Remember, though: before Jesus began his calling, he faced that wilderness testing.
That story is coming in Lent, but remember it now, too. Jesus needed to hold tightly to “You are my beloved” and to the Spirit within him, to deal with the testing in the wilderness, and the testing of his ministry. He needed to keep learning who he was, what God needed him to do, and that learning often happened in the middle of suffering and challenge.
It will for you, too. This world is eager to crush your hope of being God’s beloved, to shut your light down, to tell you you are not important to them, much less to God. You yourself might be one of the voices saying to yourself, “I can’t be God’s beloved child, God’s covenant with the world.”
Suffering and difficulty also test your sense of this truth and its calling. When things are hard, it’s equally hard to keep in mind who and whose you are and what your path is. Being light in this world today, a peacemaker in a world lusting for war, a voice of freedom in a country of walls, will be very hard.

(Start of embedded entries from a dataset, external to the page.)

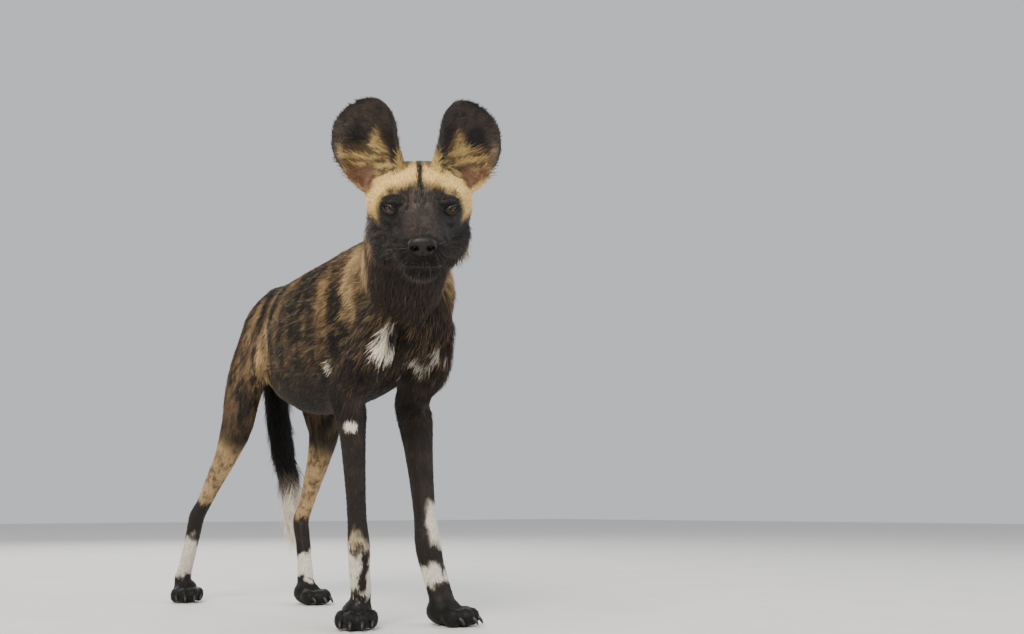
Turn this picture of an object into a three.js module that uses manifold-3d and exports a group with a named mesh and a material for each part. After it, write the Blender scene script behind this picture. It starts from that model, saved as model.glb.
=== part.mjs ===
import * as THREE from "three";
import { mergeVertices } from "three/addons/utils/BufferGeometryUtils.js";
import Module from "manifold-3d";

// African wild dog standing still, life size, in millimetres.
// The nose points towards -Y, the left side is +X, the floor is z = 0, and every outline is at the coat tips.

const wasm = await Module();
wasm.setup();

// Driving dimensions
const WITHERS_HEIGHT = 646;
const BACK_HEIGHT = 628;
const CHEST_BOTTOM = 358;
const CHEST_HALF_WIDTH = 97;
const LOIN_HALF_WIDTH = 70;
const HEAD_CENTRE = [-148, -500, 579.5];
const HEAD_YAW = -32;
const HEAD_PITCH = 38.5;
const HEAD_ROLL = -2.7;
const SKULL_HALF_WIDTH = 78;
const MUZZLE_HALF_WIDTH = 31;
const NOSE_Y = -114;
const NOSE_RADII = [18.2, 9, 12.8];
const EYE_RADIUS = 11.5;
const EYE_PLACE = [37.5, -27, 11.5];
const EAR_LENGTH = 121;
const EAR_OUTER_WIDTH = 51;
const EAR_INNER_WIDTH = 53;
const EAR_THICKNESS = 5;
const EAR_ROOT = { right: [-41, 52, 24], left: [36, 52, 24] };
const EAR_LEAN_OUT = { right: 26, left: 28 };
const EAR_TILT_BACK = 24;
const EAR_TURN_OUT = 14;
const FLOOR_MIDDLE = [-56, -84, 0];
const GAP = 0.3;
const FAR = 900;

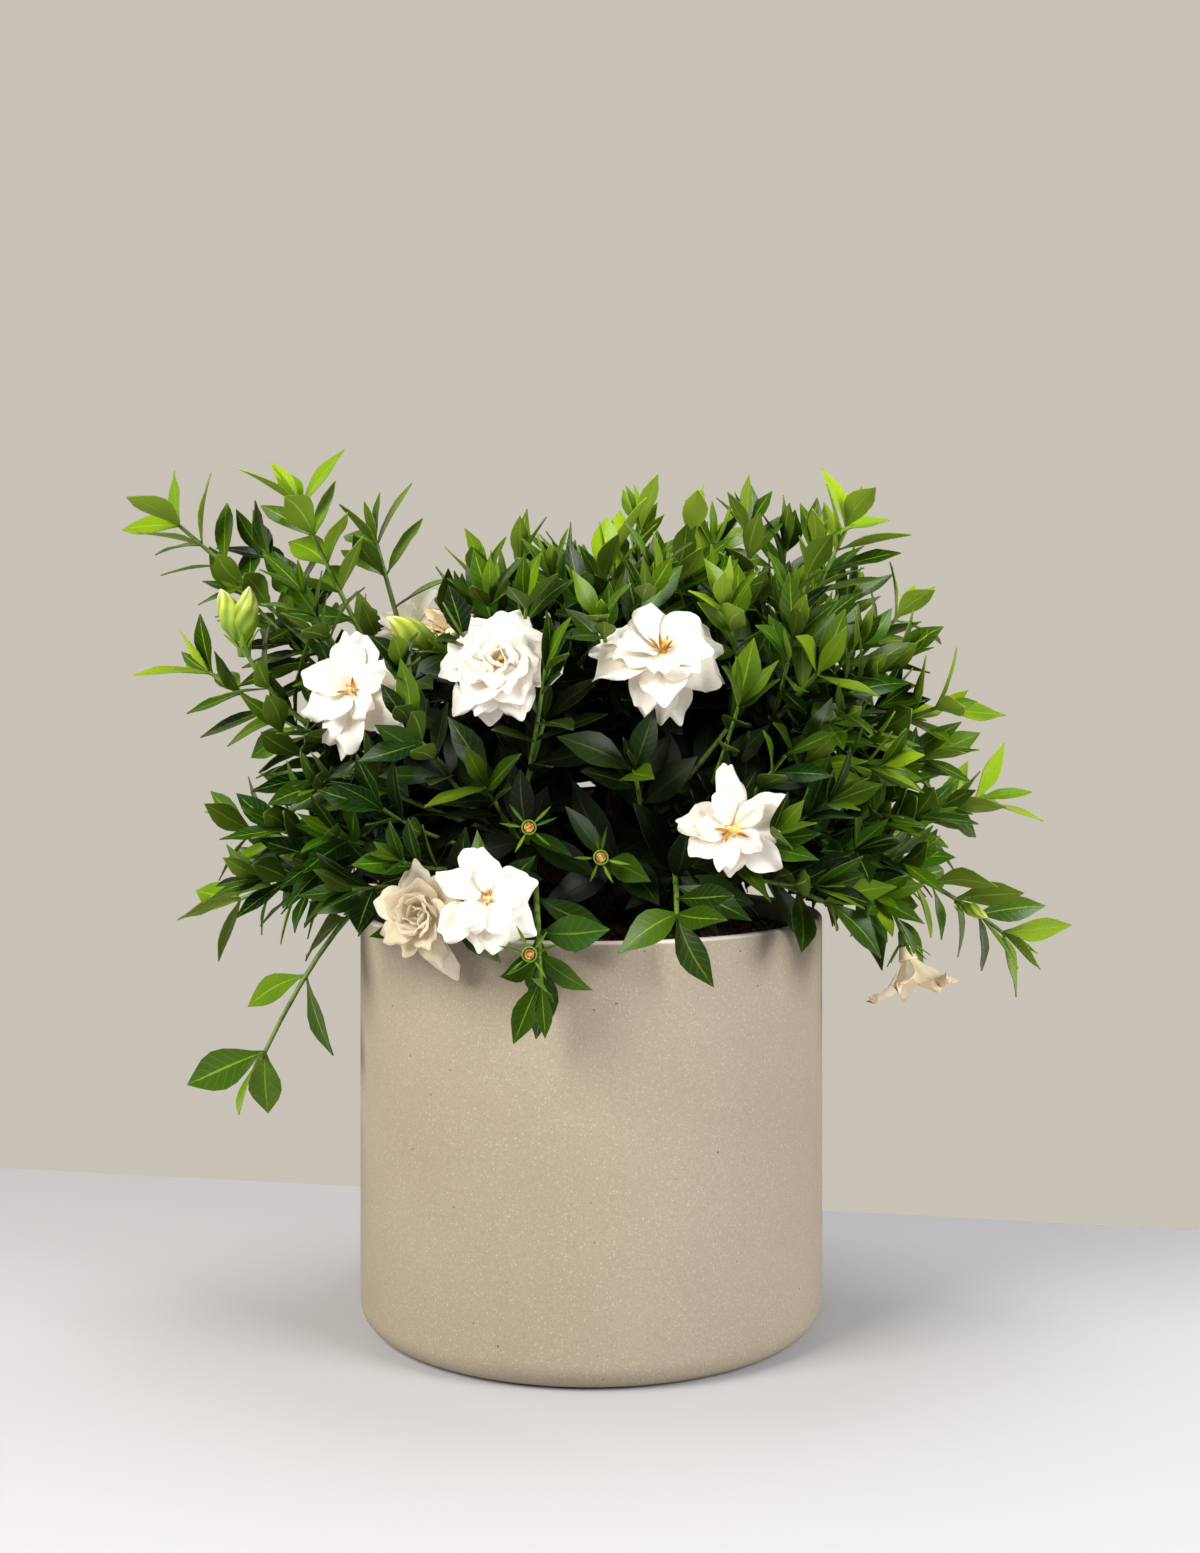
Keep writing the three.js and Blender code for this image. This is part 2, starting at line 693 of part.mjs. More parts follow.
function shrub() {
  const group = new THREE.Group();
  const wood = [solid(turned(trunkProfile, 8))];
  const shoots = [];
  for (const limb of limbs) {
    const fork = new THREE.Vector3(...limb.fork);
    const crown = new THREE.Vector3(fork.x, fork.y, 0).setLength(crownSpread).setZ(trunkTop - 6);
    const bend = crown.clone().lerp(fork, 0.5);
    bend.z += limbArch;
    const limbCurve = new THREE.QuadraticBezierCurve3(crown, bend, fork);
    wood.push(stem(limbCurve, 0, 1, limbRadius, 4));
    take([0.4, 0.55, 0.7, 0.85, 1].map((t) => limbCurve.getPoint(t)), ballRadius.limb, "wood");
    limb.shoots.forEach((shoot, i) => {
      const start = limbCurve.getPoint(1 - i * twigSpacing).toArray();
      shoot.curve = shootCurve(start, shoot);
      const length = shoot.curve.getLength();
      shoot.greenFrom = Math.max(leastWoody, 1 - shoot.green / length);
      shoot.seat = seatGap / length;
      shoot.branches = (shoot.branches ?? []).map((branch) => {
        const side = shootCurve(shoot.curve.getPoint(branch.from).toArray(), branch);
        return { ...branch, curve: side, greenFrom: 0 };
      });
      wood.push(stem(shoot.curve, 0, shoot.greenFrom, twigRadius, 3));
      shoots.push(shoot);
    });
  }
  group.add(fused("woody_stems", wood, bark));

  // Stems, flowers and buds take their places first, and the leaves grow in what is left.
  shoots.forEach((shoot, number) => {
    for (const { curve } of [shoot, ...shoot.branches]) {
      const spots = Array.from({ length: 24 }, (_, i) => curve.getPoint((i + 1) / 25));
      take(spots, ballRadius.stem, number);
    }
    if (!shoot.facing) return;
    const flower = flowerFrame(shoot);
    if (shoot.bloom) {
      const petals = growPetals(shoot, number);
      petals.forEach((petal) => take(petalBalls(petal), ballRadius.petal, "flower"));
      take([flower.centre], ballRadius.bloom, "flower");
      const color = shoot.bloom === "withered" ? fadedPetal : whitePetal;
      const throat = solid(onFlower(turned(throatProfile, 6), flower));
      group.add(fused(shoot.name + "_petals", [throat, ...petals.map(petalSolid)], color));
      if (shoot.bloom === "open") group.add(fused(shoot.name + "_heart", [heartSolid(flower)], anthers));
    }
    if (shoot.buds) {
      const { centre, front } = flower;
      const heights = [0.3, 0.5, 0.7, 0.9].map((share) => share * budLength);
      const spots = heights.map((height) => centre.clone().addScaledVector(front, height));
      take(spots, ballRadius.bud, "flower");
    }
    if (shoot.calyx) take([flower.centre], ballRadius.calyx, "flower");
  });

  shoots.forEach((shoot, number) => {
    const green = [stem(shoot.curve, shoot.greenFrom + shoot.seat, 1, shootRadius, 4)];
    green.push(...growLeaves(shoot, number, number).map(leafSolid));
    shoot.branches.forEach((branch, i) => {
      green.push(stem(branch.curve, 0, 1, shootRadius, 4));
      green.push(...growLeaves(branch, number, number + 100 * (i + 1)).map(leafSolid));
    });
    if (shoot.buds) green.push(...budSolids(shoot));
    if (shoot.calyx) green.push(...calyxSolids(flowerFrame(shoot)));
    group.add(fused("shoot_" + shoot.name, green, foliage));
  });
  return group;
}

const pottedGardenia = new THREE.Group();
pottedGardenia.add(pot(), soil(), shrub());

export default pottedGardenia;
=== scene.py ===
# %% [markdown]
# # A potted gardenia
#
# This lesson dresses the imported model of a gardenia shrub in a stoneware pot. The model comes in as
# a fixed frame: one body, with a plain solid for the pot, the soil, the woody stems, each leafy
# shoot and each bloom. Every one of them gets a finer piece in the same place.
#
# Blender works in metres. A plant is easier to think of in millimetres, so the growing rule below
# uses those, and each mesh is scaled by `mm` as it is made.

# %% Load the frame
import math

import bmesh
import bpy
import numpy as np
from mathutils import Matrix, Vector, noise


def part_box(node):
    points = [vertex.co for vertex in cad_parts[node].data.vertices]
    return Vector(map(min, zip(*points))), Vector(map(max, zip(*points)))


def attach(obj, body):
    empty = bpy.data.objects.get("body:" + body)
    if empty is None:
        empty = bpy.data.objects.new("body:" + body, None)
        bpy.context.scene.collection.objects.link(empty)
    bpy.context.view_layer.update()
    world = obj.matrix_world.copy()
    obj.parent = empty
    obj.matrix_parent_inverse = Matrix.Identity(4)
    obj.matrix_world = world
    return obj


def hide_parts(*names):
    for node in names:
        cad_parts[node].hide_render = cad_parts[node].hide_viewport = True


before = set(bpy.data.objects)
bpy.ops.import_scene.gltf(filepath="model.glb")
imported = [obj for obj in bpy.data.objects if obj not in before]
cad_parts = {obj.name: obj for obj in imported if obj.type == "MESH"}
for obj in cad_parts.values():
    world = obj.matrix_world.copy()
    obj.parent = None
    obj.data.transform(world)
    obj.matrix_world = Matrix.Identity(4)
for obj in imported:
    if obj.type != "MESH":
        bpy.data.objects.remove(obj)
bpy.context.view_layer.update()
mm = 0.001
degree = math.pi / 180
full_turn = 2 * math.pi
up = np.array([0.0, 0.0, 1.0])

pot_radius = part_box("pot")[1].x / mm
pot_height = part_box("pot")[1].z / mm
print("pot", round(2 * pot_radius), "mm across and", round(pot_height), "mm high")

# %% [markdown]
# ## The camera
#
# The photograph was taken from the front, level with the leaves, 1.35 m from the middle of the pot.
# A level camera keeps the pot's sides upright. The picture is framed a little lower than the
# camera's height, which is a small shift of the lens and not a tilt.

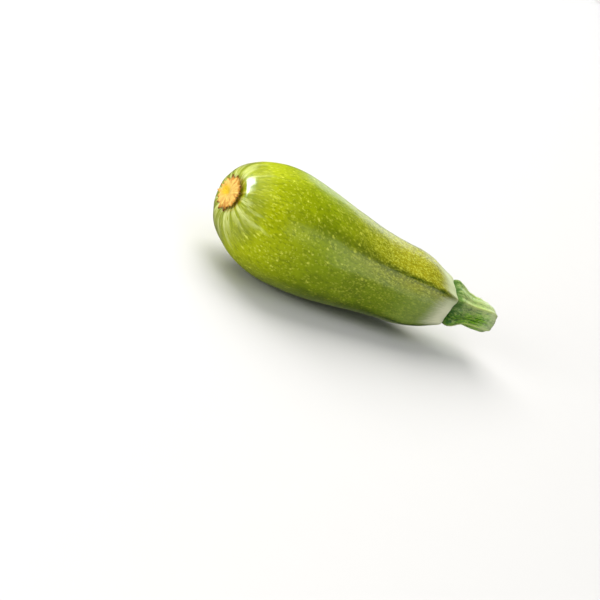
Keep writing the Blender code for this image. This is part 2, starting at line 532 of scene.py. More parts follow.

And even though Jesus did his forty days in the wilderness and then his ministry, there wasn’t a clear line between testing and ministry for him. People always questioned him, doubted him. He had setbacks, failures. He even had moments wondering if God the Father was with him, and he was the Son of God, one within the Trinity! This continued through and including the cross. It will for you, too.
But: can you hear God’s voice? Listen carefully.
The Scriptures proclaim it, and it’s about you: you are God’s beloved child, and well-pleasing to God. You are. God’s Spirit is in you.
And now God needs you to fulfill God’s covenant promise to the world. To walk away from your baptismal water wet with that promise and keep that wetness as a reminder of God’s blessing and call. So, like so many of God’s beloved before you, you can proclaim the good news of God in Christ through your words and deeds, serve all people, following Jesus’ example, and strive for justice and peace in all the earth.
You are beloved of God, God’s Spirit is in you, stirring in your heart even now. You are not alone, even in the wilderness of this world. Go as God’s beloved and love and serve as Christ.